Tag Archive | Marajane Satrapi

An Evening with Marjane Satrapi

marjane-satrapiMarjane Satrapi – author of Persepolis and several other fantastic “comic books” gave a lecture at the Arlene Schnitzer Concert Hall Monday, April 7th, 2008 @ 7:30pm. Last night.

Through the awesome reminder of Savanna – I was able to secure tickets around 9:00am yesterday morning. Because I am cheap, and I didn’t figure on getting good seats anyways – we went with the $10.00 upper balcony seating.

My cellphone died around 10:00am, so Dan and I had to form a complicated series of emails to relay information about meeting locations, trading off lap-tops, and all sorts of tom foolery. It was quite exciting.

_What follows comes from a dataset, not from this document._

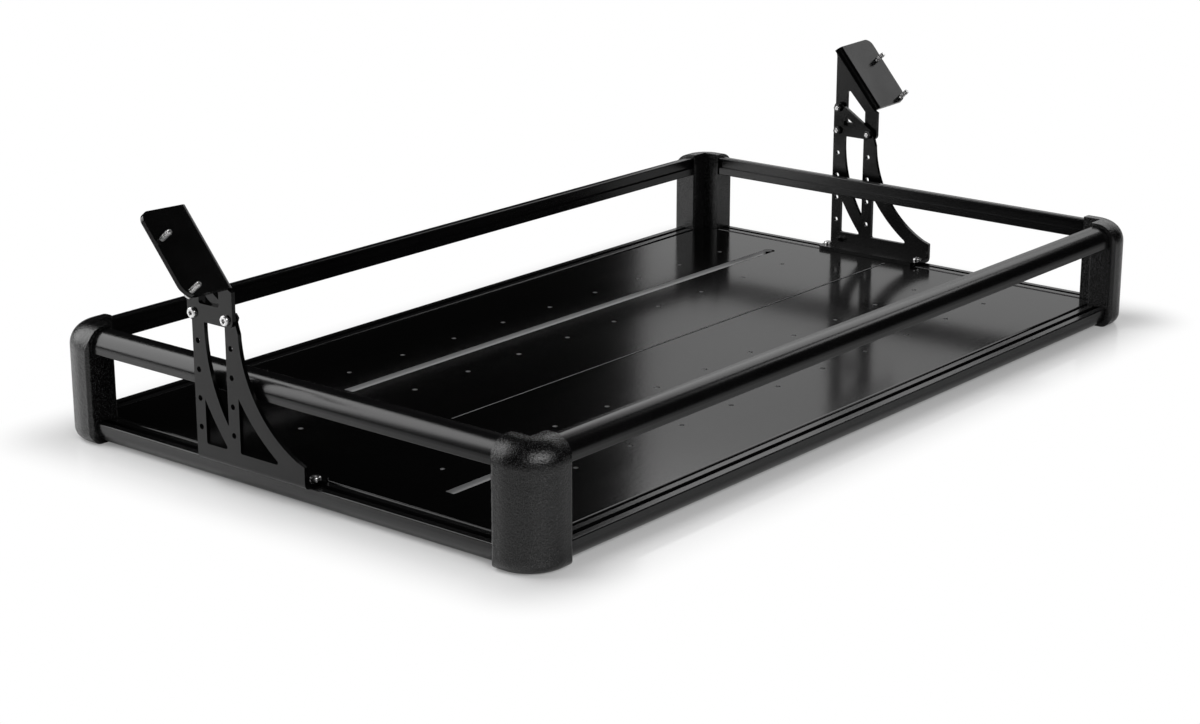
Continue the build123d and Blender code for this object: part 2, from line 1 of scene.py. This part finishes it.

We met up around 6:30pm, when my Spanish class ended. Dan was fooling about in the Starbucks below the Broadway building, reading Fallen Angel #2 and #3 (we’ll talk more about that later!). He presented me with a free drink coupon (some crazy lady stole his drink), and we were off. To the nearest 7-11 to buy Tussin to alleviate the nasty cough that has sprung up in Dan the last few days, making sleep NEARLY impossible in the evenings (but only fair turn-about after my two week long head-cold hell).

We arrived at the Schnitzer, picked up our tickets from Will Call, and Dan hit up the bathroom. I took the opportunity to peruse the book table in the lobby, and pick up a copy of Persepolis 2 (which together with Persepolis, forms the entire story…). We trudged over to concessions, grabbed a soft pretzel and nuts, and then found seats in the Upper Balcony.

The house was nearly packed, so my hopes of spotting Savanna in the crowd dimmed until I was merely people watching. Hope springs eternal – BECAUSE I not only saw her, and chatted amiably about folks in the PSU Graduate language program, but I also saw my Aunt Lauren. The little girl with her didn’t look much like a Cousin of mine, but they were in the cheap seats with us as well, and I meant to wave or make convo – but totally forgot.

Satrapi was engrossing, witty and fiery. I loved every minute of her eloquent descriptions of what comics are, what attracted her to the art-form, and why she prefers it over “regular writing” and even “film.” I was pleased down to my toes when she ruefully condemned the term “graphic novel,” and insisted her work be called “comics.”

“That’s what I make. I make comics,” She explained. “I mix words and drawing, and there is something powerful in that. There is something universal, that I think everyone can connect to.”